BRUSSELS (Reuters) - EU antitrust regulators are set to fine Nippon Yusen KK (NYK) (9101.T) and several other Japanese shippers as well as Norwegian Wallenius Wilhelmsen Logistics ASA (WWL) (WWLO.OL) in the coming weeks for rigging bids for shipping cars, according to people with knowledge of the matter.
The EU sanctions follow a near six-year investigation which started with dawn raids by the European Commission in September 2012 in coordination with Japanese and U.S. antitrust authorities.
Competition regulators around the world have penalised a number of shippers in recent years for fixing prices and dividing the markets for shipping cars and other products on various routes.
Norwegian shipping company Wilh. Wilhelmsen ASA (WWI.OL) confirmed at the time the raids at its 50 percent-owned Wallenius Wilhelmsen unit and EUKOR, in which it has a 40 percent stake.

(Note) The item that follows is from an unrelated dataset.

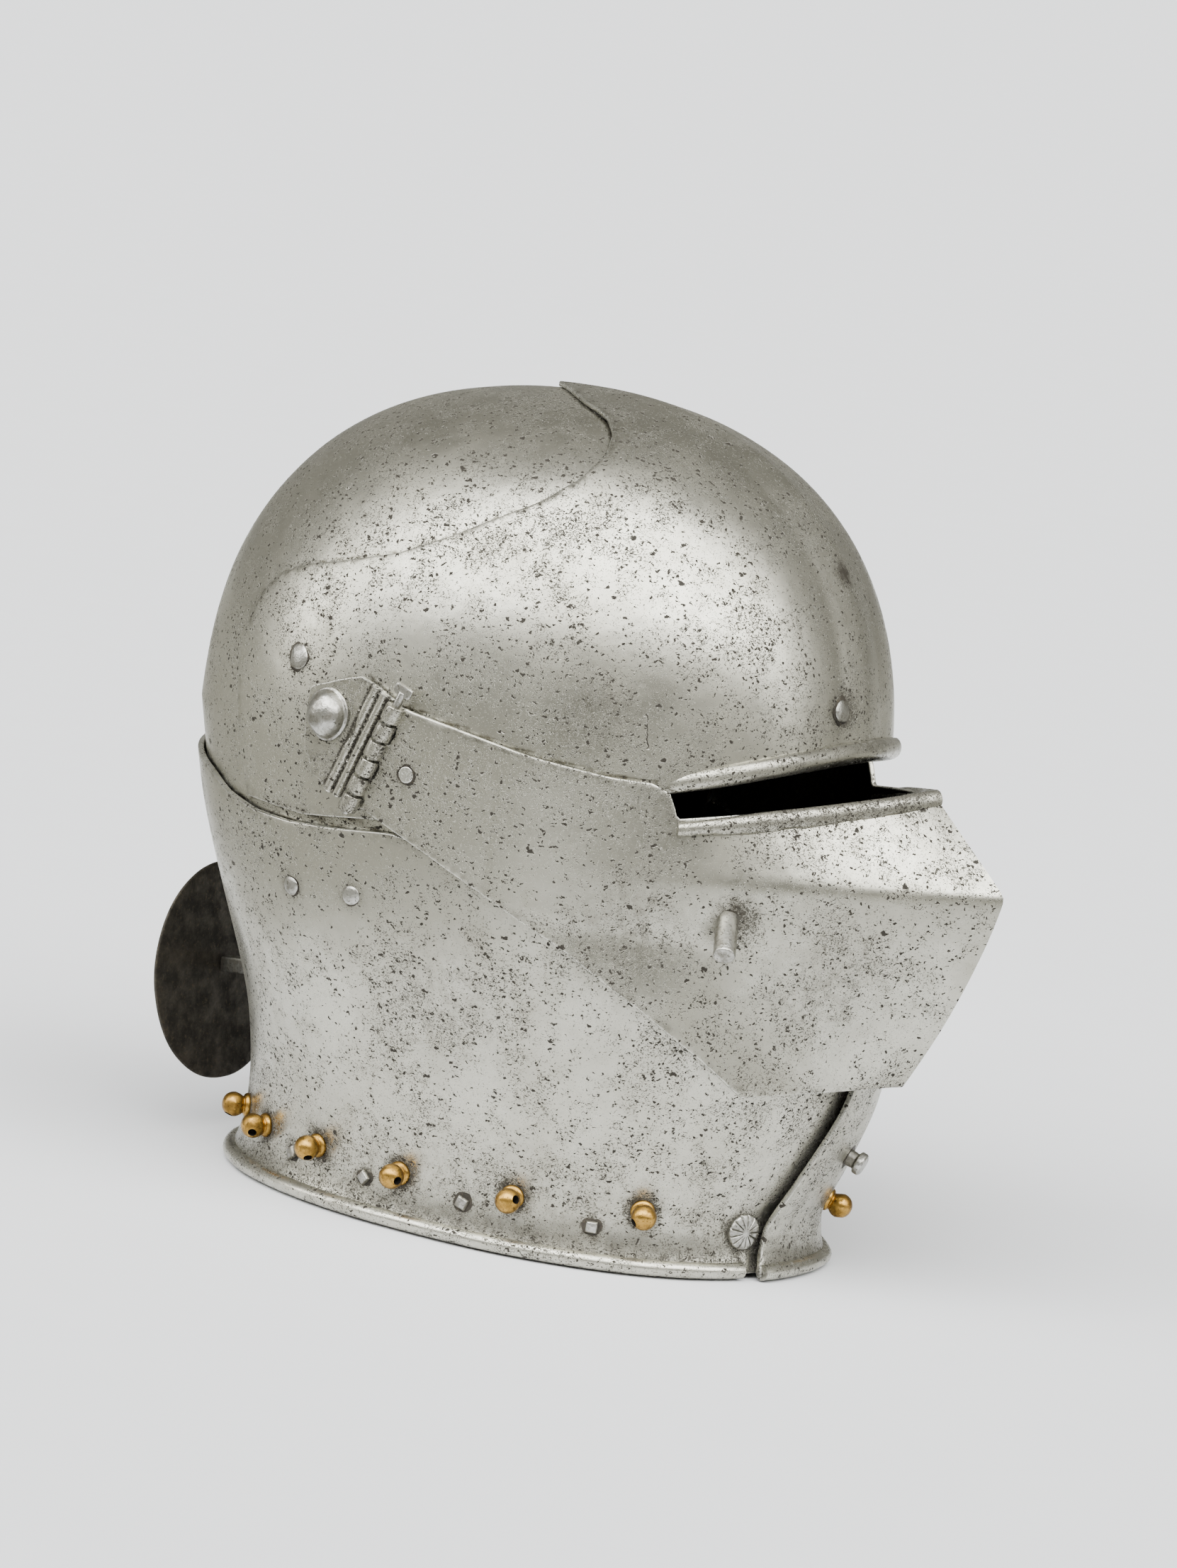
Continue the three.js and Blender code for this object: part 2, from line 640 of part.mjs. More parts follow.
// The peg that lifts the visor, on the wearer's right; it hangs outwards and down.
function liftPeg() {
  const row = visorRow(119);
  let c = 0;
  while (row[c + 1].y < -138) c++;
  const at = row[c].clone().lerp(row[c + 1], (-138 - row[c].y) / (row[c + 1].y - row[c].y));
  const dir = new THREE.Vector3(-0.7, -0.38, -0.61);
  const peg = turned([[0, -3], [3.6, -3], [3.6, 13], [2.8, 14.4], [0, 15]], 10);
  const outside = thickened(visorSheet(), 12);
  return geometryOf(solid(placed(peg, at.addScaledVector(dir, 0.3), dir)).subtract(outside));
}
add("lift_peg", liftPeg(), steel);

// A strap hinge inside each cheek plate carries it on the skull.
for (const [side, word] of [[-1, "right"], [1, "left"]]) {
  const room = side < 0 ? block(-120, -60, -6, 18, 92, 120) : block(60, 120, -6, 18, 92, 120);
  const leaf = plate([-4.2, -2.4]).intersect(room);
  add(`cheek_hinge_${word}`, geometryOf(leaf), steel);
}

// The origin sits under the middle of the helmet, on the ground it stands on.
const box = new THREE.Box3().setFromObject(group);
const middle = box.getCenter(new THREE.Vector3());
group.position.set(-middle.x, -middle.y, -box.min.z);

export default group;
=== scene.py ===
import math

import bpy
import numpy as np
from mathutils import Matrix, Vector


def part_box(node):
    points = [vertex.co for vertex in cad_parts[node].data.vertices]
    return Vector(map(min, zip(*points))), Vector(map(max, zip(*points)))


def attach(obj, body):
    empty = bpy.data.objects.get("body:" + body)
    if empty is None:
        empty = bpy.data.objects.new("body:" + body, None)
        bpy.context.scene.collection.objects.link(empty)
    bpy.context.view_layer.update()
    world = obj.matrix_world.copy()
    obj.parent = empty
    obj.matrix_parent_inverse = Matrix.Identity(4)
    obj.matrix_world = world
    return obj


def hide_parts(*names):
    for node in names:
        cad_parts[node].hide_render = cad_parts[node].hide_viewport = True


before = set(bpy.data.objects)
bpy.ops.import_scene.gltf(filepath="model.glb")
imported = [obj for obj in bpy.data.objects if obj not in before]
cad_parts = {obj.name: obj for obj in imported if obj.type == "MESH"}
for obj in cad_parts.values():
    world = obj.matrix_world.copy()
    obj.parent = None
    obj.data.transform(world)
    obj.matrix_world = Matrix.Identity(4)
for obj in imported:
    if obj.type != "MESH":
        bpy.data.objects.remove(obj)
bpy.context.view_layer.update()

# Italian armet of about 1475. Shapes are worked out in millimetres in the armourer's own frame, with the
# wearer's right at -X and the face towards -Y, then moved into the row's frame in metres.
studLow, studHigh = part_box("pivot_stud_right")
pivot = (-11.0, 161.0)  # y and z of the visor's pivots
rowShift = np.array([0.0, (studLow.y + studHigh.y) * 500 - pivot[0], 0.0])


def toRow(points):
    return (np.asarray(points, float) + rowShift) / 1000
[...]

The Commission, which can penalise companies up to 10 percent of their global turnover for breaching EU antitrust rules, said at the time that the services under investigation included shipping cars, construction materials and agricultural machinery. It did not name the companies.
Japan No. 1 container shipper NYK, K Line and Mitsui in their 2017 annual reports said they were being investigated by competition authorities in Europe.

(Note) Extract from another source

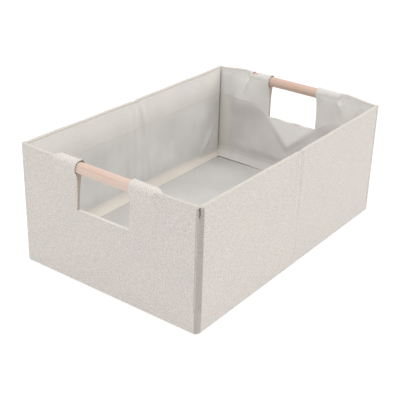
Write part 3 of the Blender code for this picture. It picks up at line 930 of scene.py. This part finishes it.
def corner_cloth(name, end, side):
    """The cloth between two walls at a corner: hollow or full, closed by the rim's elbow."""
    section = [path[: FACING_ROW + 3] for path in rim_path()]
    d, z, t, q = section_grid(section, steps(0.0, 24, 1.0))
    below = RIM_HEIGHT - z
    hollow = 1 - CORNER_FULLNESS[end, side]
    body = smooth(SKIRT_TOP, 34 * MM, z) * smooth(1 * MM, 7 * MM, below)
    wander = 1 + 0.5 * ripple(q, z, 0.7, 34 * MM, 61.0 + 3 * end + side)
    valley = np.minimum(q / FOLD_LINE, (1 - q) / (1 - FOLD_LINE)) ** 0.7
    under_rim = smooth(17 * MM, 10 * MM, below) * smooth(1.0 * MM, 2.5 * MM, below)
    sag = hollow * 2.0 * MM * wander * body * valley
    sag = (sag + 1.1 * MM * bell(q, FOLD_LINE, 0.14) * under_rim * hollow) * (1 - d / WALL)
    foot = TRAY_FULLNESS * smooth(30 * MM, SKIRT_TOP, z)  # it meets the bottom's fuller corner
    x, y = corner_curve(end, side, q, END_FACE - d, SIDE_FACE - d, foot)
    points = np.stack([end * (x - DIAGONAL * sag), side * (y - DIAGONAL * sag), z], -1)
    span = math.hypot(END_FACE - SIDE_WALL_END, SIDE_FACE - END_WALL_SPAN)
    look = wall_look(d)
    # the slit under the rim's elbow gets the near-black material, a painted shadow
    if hollow == 1:
        down = below[:-1, :-1]
        width = (0.075 + 0.03 * smooth(5 * MM, 7 * MM, down)) * smooth(16 * MM, 11 * MM, down)
        slit = np.abs(q[:-1, :-1] - FOLD_LINE - 0.02) < width
        look[slit & (d[:-1, :-1] < WALL / 2) & (down > 2.5 * MM)] = DARK
    mesh = sheet_mesh(name, [(rim_lifted(points), np.stack([q * span, t], -1), end * side < 0, look)])
    # the hollow corner gets the darker linen, a painted shade
    obj = add_object(name, mesh, CORNER_LINEN_PAINTED_SHADE if hollow == 1 else LINEN, RIM_LINEN, FACING_PAINTED_LIGHT, SLIT_PAINTED_SHADOW)
    return thicken(obj, CLOTH), (span, float(section[2][-1]))


def make_corners():
    for end_word, end in (("left", -1), ("right", 1)):
        for side_word, side in (("front", -1), ("back", 1)):
            obj, flat = corner_cloth(f"corner_{side_word}_{end_word}_cloth", end, side)
            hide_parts(f"corner_hinge_{side_word}_{end_word}")
            if (end, side) in CORNER_BODIES:
                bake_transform(obj)
            else:
                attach(obj, "right_end_wall")


# ---------------- bottom and base insert


def ring(corners, cuts, z):
    """A level outline through its corners' points, with each straight side cut up."""
    points = [point for corner in corners for point in corner]
    out = []
    for k, ((x, y), (to_x, to_y)) in enumerate(zip(points, points[1:] + points[:1])):
        count = cuts if (k + 1) % len(corners[0]) == 0 else 1
        out += [(x + (to_x - x) * i / count, y + (to_y - y) * i / count, z) for i in range(count)]
    return np.array(out + out[:1])


def rounded_ring(half_x, half_y, radius, z):
    """A rounded rectangle's outline, anticlockwise."""
    radius = min(radius, half_x, half_y)
    corners = []
    for k, (sx, sy) in enumerate(((1, 1), (-1, 1), (-1, -1), (1, -1))):
        angles = np.radians(np.linspace(0, 90, 7)) + k * math.pi / 2
        x, y = sx * (half_x - radius), sy * (half_y - radius)
        corners.append([(x + radius * math.cos(a), y + radius * math.sin(a)) for a in angles])
    return ring(corners, 24, z)


def tray_ring(inset, z):
    """The bottom's outline at a height, with corners that carry on the corner cloths."""
    corners = []
    for end, side in ((1, 1), (-1, 1), (-1, -1), (1, -1)):
        x, y = corner_curve(end, side, steps(0.0, 8, 1.0), END_FACE, SIDE_FACE, TRAY_FULLNESS)
        turn = slice(None, None, end * side)
        corners.append(list(zip(end * x[turn], side * y[turn])))
    return ring(corners, 40, z) * np.array([1 - inset / END_FACE, 1 - inset / SIDE_FACE, 1])


def bottom():
    """The sewn bottom: a skirt, a rounded lower edge and a flat underside."""
    radius = 0.9 * MM
    turn = np.radians(np.linspace(0, 90, 7))
    under = [(inset, 0.0) for inset in (SIDE_FACE, 90 * MM, 50 * MM, 20 * MM, 8 * MM)]
    rings = under + [(radius * (1 - math.sin(a)), radius * (1 - math.cos(a))) for a in turn]
    rings += [(0.0, z) for z in np.linspace(radius, SKIRT_TOP, 6)[1:]]
    points = np.array([tray_ring(*level) for level in rings])
    around = travelled(points[-1, :, 0], points[-1, :, 1])
    up = travelled(*np.array(rings).T) - 2 * SIDE_FACE
    look = plain(points)
    # the bottom's near corner carries on the corner cloth's darker linen, a painted shade
    middles = (points[-1, :-1] + points[-1, 1:]) / 2
    near_corner = (middles[:, 0] < -SIDE_WALL_END) & (middles[:, 1] < -END_WALL_SPAN)
    look[len(under) :, near_corner] = 1
    mesh = sheet_mesh("bottom_linen", [(points, np.stack(lattice(up, around)[::-1], -1), False, look)])
    obj = thicken(add_object("bottom_linen", mesh, LINEN, CORNER_LINEN_PAINTED_SHADE), BOTTOM_CLOTH)
    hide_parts("bottom_cloth")
    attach(obj, "root")


def base():
    """The base insert's cloth: a soft-edged top, its sides, and the hem under the board."""
    half_x, half_y, high = INSERT_HIGH
    low = INSERT_LOW[2]
    corner, edge, hem, foot = 4 * MM, 1.5 * MM, 25 * MM, 1.2 * MM
    rings = [(inset, low) for inset in (hem, 12 * MM, foot)]
    rings += [(0.0, z) for z in np.linspace(low + foot, high - edge, 4)]
    turn = np.radians(np.linspace(0, 90, 8))[1:]
    rings += [(edge * (1 - math.cos(a)), high - edge + edge * math.sin(a)) for a in turn]
    rings += [(inset * MM, high) for inset in (*np.linspace(4, 30, 7), *np.linspace(36, 112, 16))]
    rings = [(half_x - inset, half_y - inset, corner, z) for inset, z in rings]
    rings.append((half_x - half_y, 0.1 * MM, 0.1 * MM, high))
    points = np.array([rounded_ring(*level) for level in rings])
    x, y, z = points[..., 0], points[..., 1], points[..., 2]
    inner = smooth(3 * MM, 22 * MM, np.minimum(half_x - np.abs(x), half_y - np.abs(y)))
    wave = 0.5 * ripple(x, y, 90 * MM, 70 * MM, 71.0) + 0.25 * ripple(x, y, 30 * MM, 40 * MM, 73.0)
    points[..., 2] = z + np.where(z > high - 0.1 * MM, (wave - 0.75) * MM * inner, 0.0)
    around = travelled(x[0], y[0])
    down = travelled(np.array(rings)[:, 0], np.array(rings)[:, 3])
    uv = np.stack(lattice(down, around)[::-1], -1)
    mesh = sheet_mesh("base_cloth", [(points, uv, False, plain(points))], join=0.3 * MM)
    obj = thicken(add_object("base_cloth", mesh, BASE), INSERT_CLOTH)
    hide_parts("base_cover")
    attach(obj, "base_insert")


def dress_cad_nodes():
    for name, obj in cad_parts.items():
        look = MILLBOARD if name.endswith("_board") else TAPE if name == "bottom_seam_binding" else None
        if look is not None:
            obj.data.materials.clear()
            obj.data.materials.append(look)


# ---------------- camera, light and floor

CAMERA_ANGLES = (-53.81, 26.34, 1.68)  # azimuth, elevation and roll, in degrees
CAMERA_PLACE = (-0.8028, -0.5724, 0.5325)
CAMERA_LENS = 79.78


def make_camera():
    az, el, roll = (math.radians(angle) for angle in CAMERA_ANGLES)
    back = Vector((math.sin(az) * math.cos(el), -math.cos(az) * math.cos(el), math.sin(el)))
    right = Vector((math.cos(az), math.sin(az), 0.0))
    up = back.cross(right)
    rolled_right = math.cos(roll) * right + math.sin(roll) * up
    rolled_up = math.cos(roll) * up - math.sin(roll) * right
    data = bpy.data.cameras.new("camera")
    data.lens = CAMERA_LENS
    data.sensor_width = 36.0
    camera = add_object("camera", data)
    turn = Matrix((rolled_right, rolled_up, back)).transposed()
    camera.matrix_world = Matrix.Translation(CAMERA_PLACE) @ turn.to_4x4()
    bpy.context.scene.camera = camera


def area_light(name, place, target, size, power, colour=(1.0, 1.0, 1.0)):
    data = bpy.data.lights.new(name, "AREA")
    data.shape = "SQUARE"
    data.size = size
    data.energy = power
    data.color = colour
    light = add_object(name, data)
    light.location = place
    light.rotation_euler = (Vector(place) - Vector(target)).to_track_quat("Z", "Y").to_euler()


def make_studio():
    world = bpy.data.worlds.new("studio")
    world.use_nodes = True
    white = (1.0, 1.0, 1.0, 1.0)
    set_inputs(world.node_tree.nodes["Background"], {"Color": white, "Strength": 0.72})
    bpy.context.scene.world = world
    middle = (0.0, 0.0, 0.07)
    area_light("key", (0.9, -1.45, 1.35), middle, 1.1, 6.8, (1.0, 0.985, 0.96))
    area_light("fill", (-0.62, 0.55, 0.45), middle, 0.5, 0.43, (1.0, 0.99, 0.99))
    area_light("top", (0.0, 0.0, 1.7), middle, 1.4, 13.0)
    size = 6.0
    corners = [(-size, -size, 0), (size, -size, 0), (size, size, 0), (-size, size, 0)]
    pale = bpy.data.materials.new("floor_white")
    floor = add_object("floor", flat_mesh("floor", corners), pale)
    floor.location.z = -0.3 * MM
    pale.use_nodes = True
    shader = pale.node_tree.nodes["Principled BSDF"]
    set_inputs(shader, {"Base Color": (0.4, 0.4, 0.4, 1.0), "Roughness": 1.0})
    set_inputs(shader, {"Emission Color": white, "Emission Strength": 0.66})
    bpy.context.scene.view_settings.view_transform = "Standard"


make_long_walls()
make_end_walls()
make_corners()
bottom()
base()
dress_cad_nodes()
make_camera()
make_studio()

The EU competition authority and WWL declined to comment. European subsidiaries of the Japanese shippers did not immediately respond to requests for comment. Their parent companies were not immediately available to comment outside office hours.
WWL took a $200 million provision for all its antitrust cases in the third quarter of 2015, of which $98.5 million was for a U.S. fine, $34 million for a Japanese sanction and $7 million (5.07 million pounds) for a Chinese penalty. EUKOR was fined $44 million in the Chinese case.
Australia fined and convicted NYK last year for operating a cartel over vehicle transport to the country.
The Japan Fair Trade Commission in March 2014 handed down fines to NYK, K Line, WWL and Nissan Motor Car Carrier for fixing prices of auto shipments from Japan to North America, Europe and the Middle East while Mitsui escaped a sanction.